Eine Wohltat waren solche eingängigen Filme neben Albert Serras "Historia de la meva mort – History of My Death“. Schon die Pre-Title-Sequenz, in der man einer Gesellschaft in Gewändern des 18. Jahrhunderts minutenlang in einer statischen Einstellung beim Essen zusieht, stimmt auf das Erzähltempo der folgenden 148 Minuten ein.

Erst spät wird man erfahren, dass es sich bei dem vornehmen Herrn, der in der ersten Hälfte Kirchenkritik übt, von der bevorstehenden Revolution spricht und aus Voltaire zitiert, aber auch minutenlang in einen Nachtopf scheißt, um Casanova handelt.

Auf diesen laut Insert in der Schweiz spielenden Teil, wird man mit abruptem Schnitt und wiederum einem Insert in die Karpaten versetzt, wo Casanova bald mit Dracula konfrontiert wird. Dem Aufbruch in die Rationalität, der am Beginn im Zentrum steht, wird damit ein Rückfall in tiefsten Aberglauben und das Archaische gegenübergestellt.

Spielen die ersten Szenen im höfischen Milieu, so versetzt dieser zweite Teil in ein bäuerliches Umfeld und minutenlang kann man zusehen, wie einer Kuh das Fell abgezogen oder ihr Schädel zerteilt wird.

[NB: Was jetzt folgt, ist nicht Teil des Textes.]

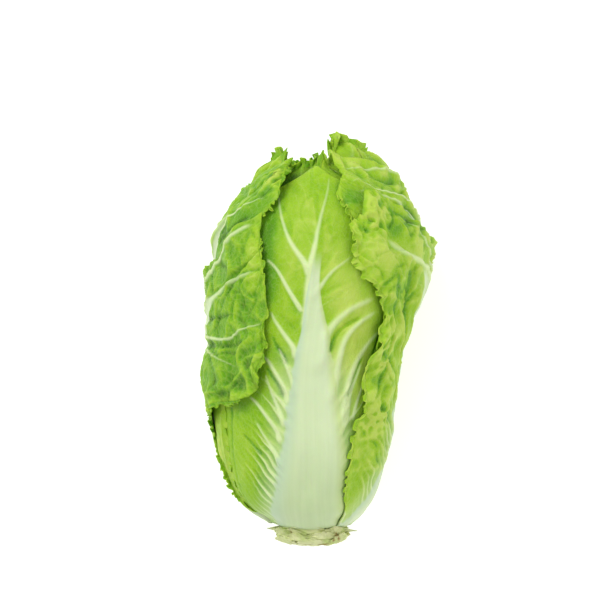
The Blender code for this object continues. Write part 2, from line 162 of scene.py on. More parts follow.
def cells(x: Array, y: Array, size: float, seed: int) -> tuple[Array, Array]:
    """Distances to the nearest seeds of an irregular net of cells.

    Args:
        x: First coordinate, in millimetres.
        y: Second coordinate.
        size: Width of a usual cell.
        seed: Picks the net.

    Returns:
        The distance to the nearest and to the second nearest seed, in cell widths.
    """
    draw = np.random.default_rng(seed)
    jitter = draw.uniform(0.1, 0.9, (RANDOM_GRID, RANDOM_GRID, 2))
    gx, gy = x / size, y / size
    ix, iy = np.floor(gx).astype(int), np.floor(gy).astype(int)
    first = np.full(x.shape, 9.0)
    second = np.full(x.shape, 9.0)
    for dx in (-1, 0, 1):
        for dy in (-1, 0, 1):
            at = jitter[(ix + dx) % RANDOM_GRID, (iy + dy) % RANDOM_GRID]
            gap = np.hypot(ix + dx + at[..., 0] - gx, iy + dy + at[..., 1] - gy)
            second = np.minimum(second, np.maximum(first, gap))
            first = np.minimum(first, gap)
    return first, second


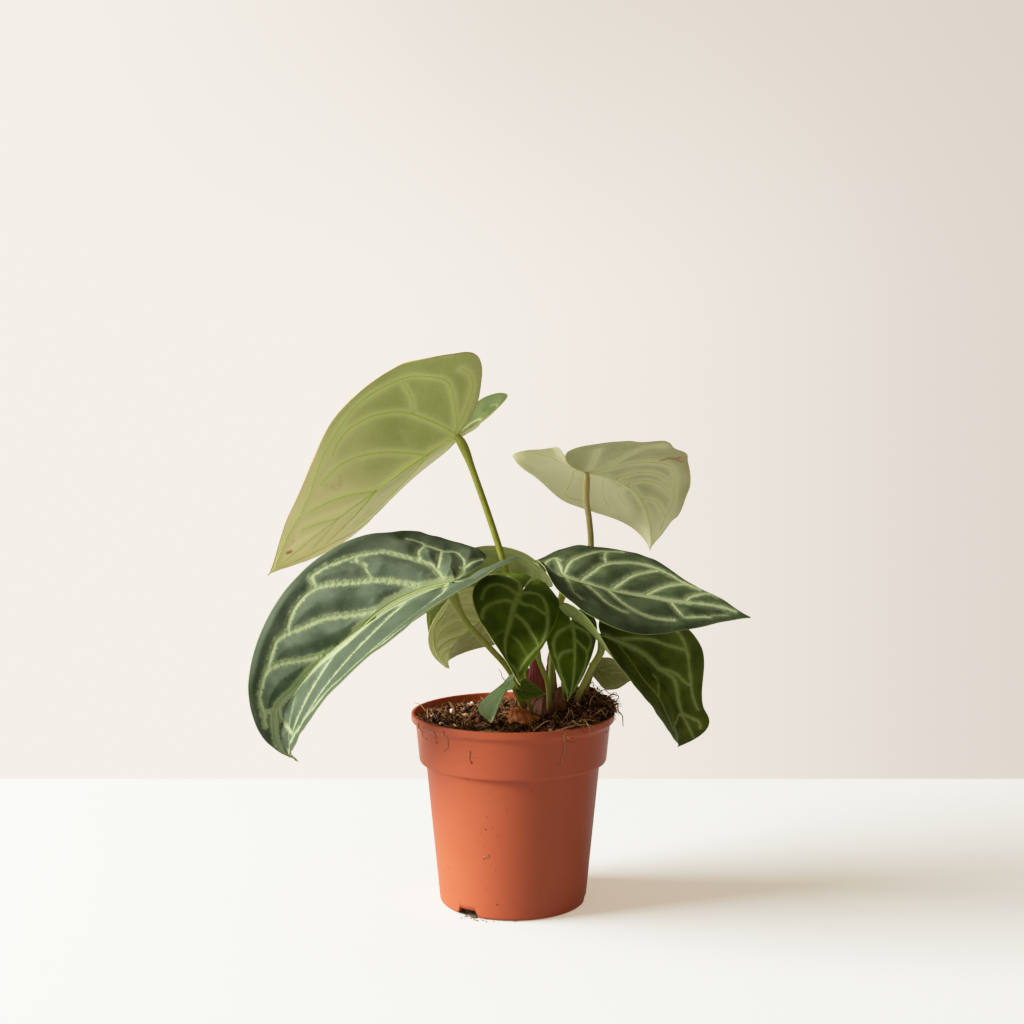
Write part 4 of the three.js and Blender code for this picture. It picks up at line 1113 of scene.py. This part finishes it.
def finish_material(name, build, **surface):
    """A material on one Principled shader: build adds its nodes and returns what is linked."""
    material = bpy.data.materials.new(name)
    material.use_nodes = True
    tree = material.node_tree
    shader = tree.nodes["Principled BSDF"]
    for socket, value in surface.items():
        shader.inputs[socket.replace("_", " ")].default_value = value
    for socket, value in build(tree).items():
        if socket == "Height":
            bump = add(tree, "Bump", {"Height": value, "Strength": 1.0, "Distance": 1.0})
            tree.links.new(bump.outputs["Normal"], shader.inputs["Normal"])
        else:
            tree.links.new(value, shader.inputs[socket])
    return material


def new_group(name, inputs, outputs, kinds=("Float", "Float")):
    """A node group with named inputs and outputs, and a function that links its results."""
    tree = bpy.data.node_groups.new(name, "ShaderNodeTree")
    for label, value in inputs.items():
        socket = tree.interface.new_socket(label, in_out="INPUT", socket_type="NodeSocket" + kinds[0])
        if value is not None:
            socket.default_value = value
    for label in outputs:
        tree.interface.new_socket(label, in_out="OUTPUT", socket_type="NodeSocket" + kinds[1])
    result = tree.nodes.new("NodeGroupOutput")

    def give(*values):
        for label, value in zip(outputs, values):
            tree.links.new(value, result.inputs[label])

    return tree, tree.nodes.new("NodeGroupInput").outputs, give


def use_group(tree, group, **values):
    """Places a group in a material with its own values and returns its outputs."""
    return add(tree, "Group", values, node_tree=group).outputs


def feathered_veins():
    """Where the pale bands of the veins lie: the band's depth, frayed by noise that runs fast along
    the vein and slowly across it, so that the edge has fine teeth; inside it the same streaks show
    faintly. Halo is the same band, wider and softer; Groove rises away from the vein's middle."""
    tree, given, give = new_group("feathered veins", {"Teeth": 1.0, "Soft": 0.35, "Wide": 1.5},
                                  ("Mask", "Halo", "Groove"))
    band, away, along, strength = (attribute(tree, name) for name in ("band", "away", "along", "strength"))

    def streaks(fast, slow):
        place = add(tree, "CombineXYZ", {"X": times(along, fast), "Y": times(away, slow)}).outputs[0]
        return noise(place, 1.0, 1.0)

    teeth = calc("SUBTRACT", streaks(1.7, 0.3), 0.5)
    wander = calc("SUBTRACT", noise(flat_map(tree), 260.0, 3.0), 0.5)
    frayed = calc("ADD", times(teeth, 2.6), times(wander, 2.2))
    depth = calc("ADD", band, times(frayed, given["Teeth"]))
    mask = ramp(depth, times(given["Soft"], -1.0), given["Soft"])
    streaky = times(mask, ramp(streaks(2.6, 0.5), 0.3, 0.6, 0.7, 1.0))
    halo = ramp(depth, times(given["Wide"], -1.0), given["Soft"])
    give(times(streaky, strength), times(halo, strength), ramp(away, 0.0, 1.6))
    return tree


def leaf_mottle():
    """Slow cloudy change over a blade, a fine grain, and a net of the smallest veins; all from 0 to 1."""
    tree, given, give = new_group("leaf mottle", {"Cloud": 60.0, "Grain": 2200.0, "Mesh": 190.0},
                                  ("Clouds", "Grains", "Net"))
    flat = flat_map(tree)
    clouds = noise(flat, given["Cloud"], 3.0)
    both = add(tree, "CombineXYZ", {"X": clouds, "Y": clouds}).outputs[0]
    shift = add(tree, "VectorMath", {0: both, "Scale": 0.012}, operation="SCALE").outputs[0]
    bent = add(tree, "VectorMath", {0: flat, 1: shift}, operation="ADD").outputs[0]
    cells = add(tree, "TexVoronoi", {"Vector": bent, "Scale": given["Mesh"]},
                feature="DISTANCE_TO_EDGE", voronoi_dimensions="2D").outputs["Distance"]
    give(clouds, noise(flat, given["Grain"], 2.0, 0.7), ramp(cells, 0.09, 0.0))
    return tree


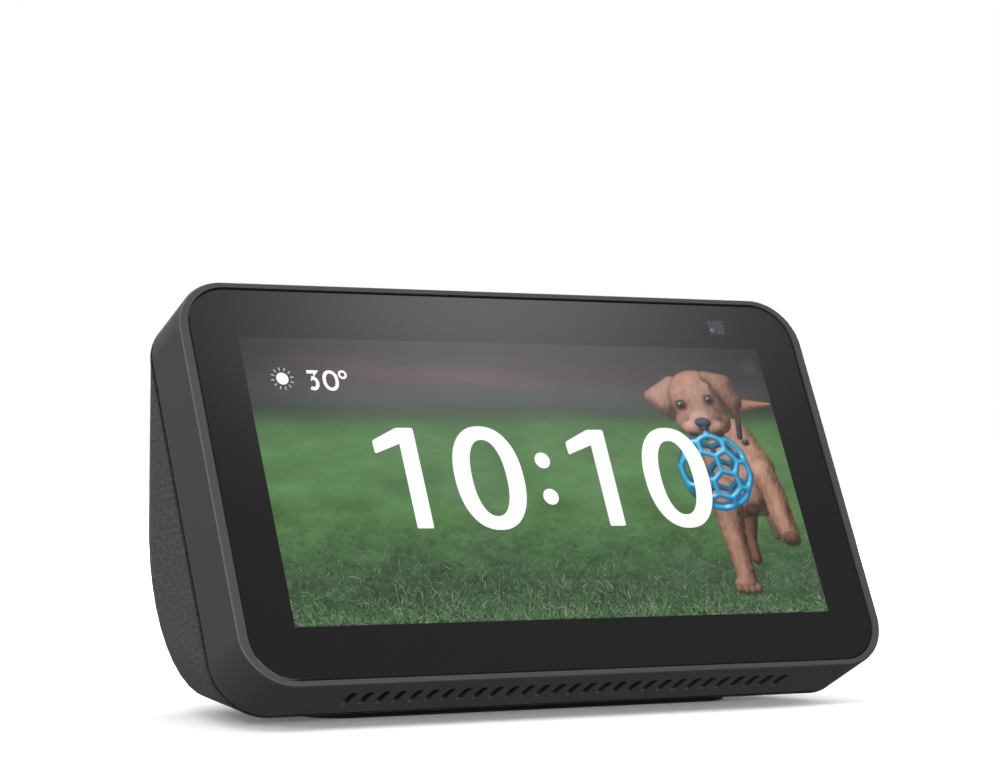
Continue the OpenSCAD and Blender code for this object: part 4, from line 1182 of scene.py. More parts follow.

Wunderbar ausgeleuchtet sind zwar die Tableaus, erfreuen kann man sich am Lichteinfall in den Landschaftsaufnahmen, doch angesichts der Langsamkeit der Erzählweise und vielleicht auch der Dürftigkeit des Inhalts ziehen sich die zweieinhalb Stunden wie selten im Kino. - Preischancen kann man Serras Film bei dieser Jury aber sicher auch einräumen.